Doch auch die ÖVP, der eigentlich Verluste prognostiziert wurden, könnte vom Dinkhauser-Rückzug profitieren. "Es werden vermutlich einige Wähler zur ÖVP zurückkehren", glaubt Gärtner. Der Tiroler Landeshauptmann und ÖVP-Chef Günther Platter kommentierte den Rückzug seines Kontrahenten zurückhaltend, während FPÖ und Grüne noch am Dienstag Angebote an die Dinkhauser-Wähler bei der Hand hatten.

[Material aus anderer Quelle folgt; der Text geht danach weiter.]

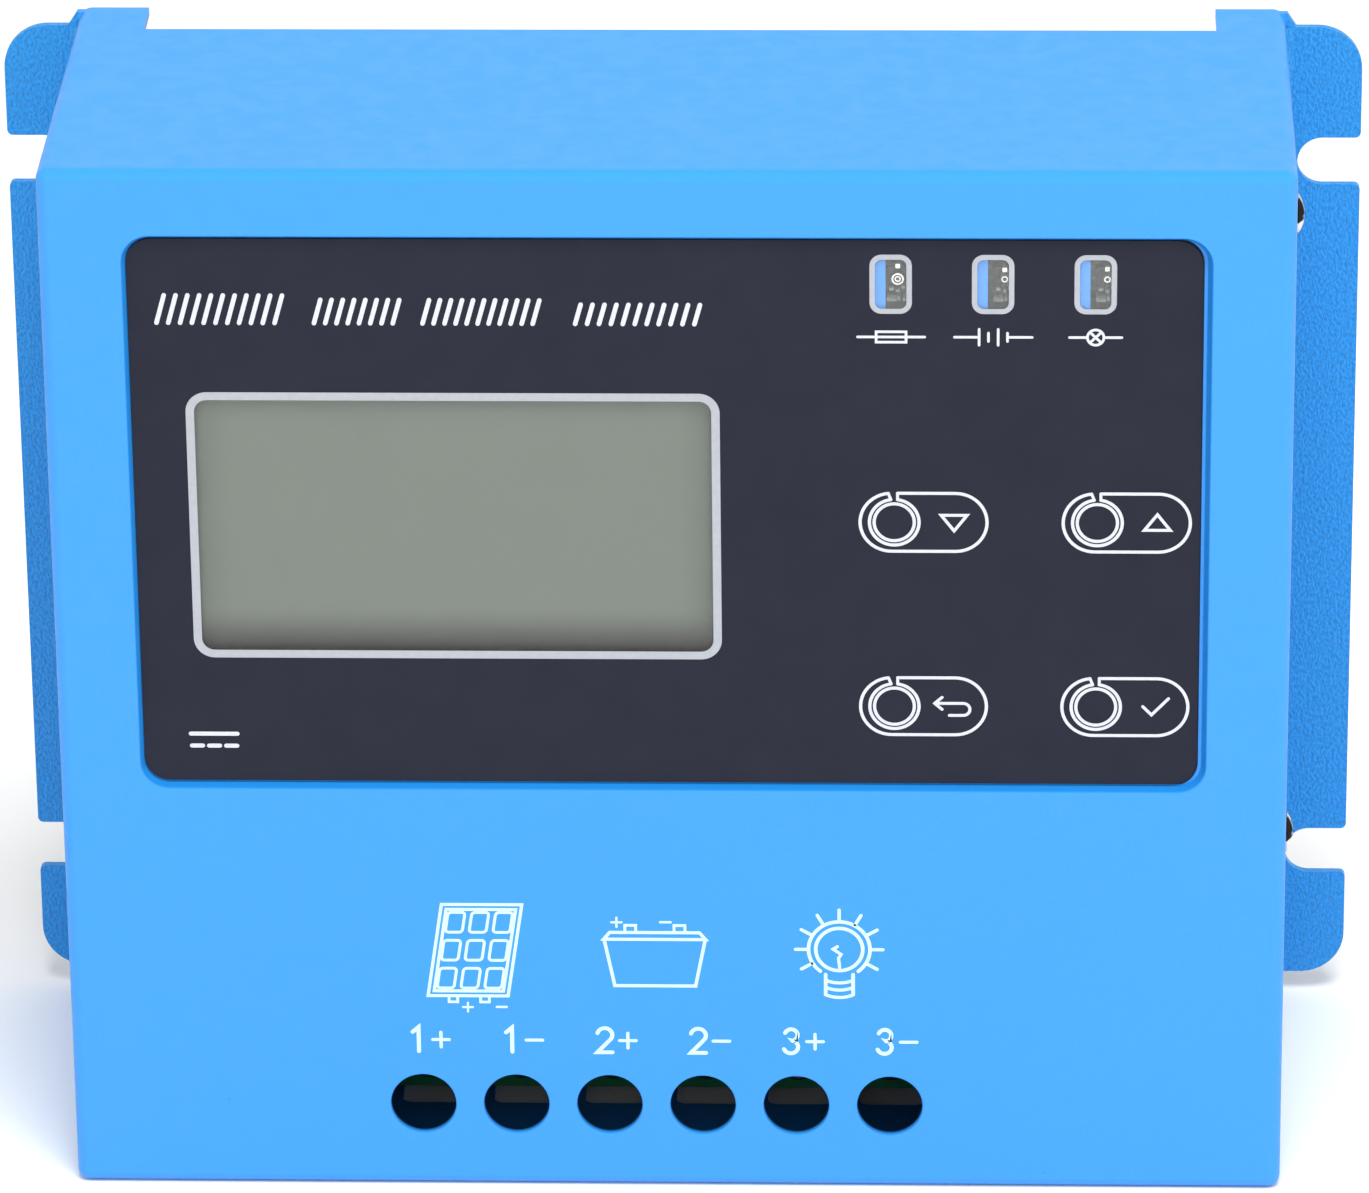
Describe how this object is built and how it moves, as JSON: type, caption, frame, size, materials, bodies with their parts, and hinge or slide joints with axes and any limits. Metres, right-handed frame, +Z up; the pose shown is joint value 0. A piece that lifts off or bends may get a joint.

Das derartig umfangreiche Parteienspektrum ist ein Tiroler Spezifikum und erklärt sich aus der langjährigen Allmacht der Tiroler ÖVP vor allem auf Gemeindeebene. "Dort ist der Listenreichtum schon lange vorhanden. Es ist ein Nachziehen auf der Landesebene", erklärt Gärtner. "Ursprünglich war das eine gute Taktik der ÖVP, unterschiedliche Zielgruppen anzusprechen und dann gekoppelt zu entscheiden." Bei den Wahlen könnte sich das als Nachteil erweisen. Der Landtag wird sich kommende Woche vorzeitig auflösen, gewählt wird wahrscheinlich am 28. April.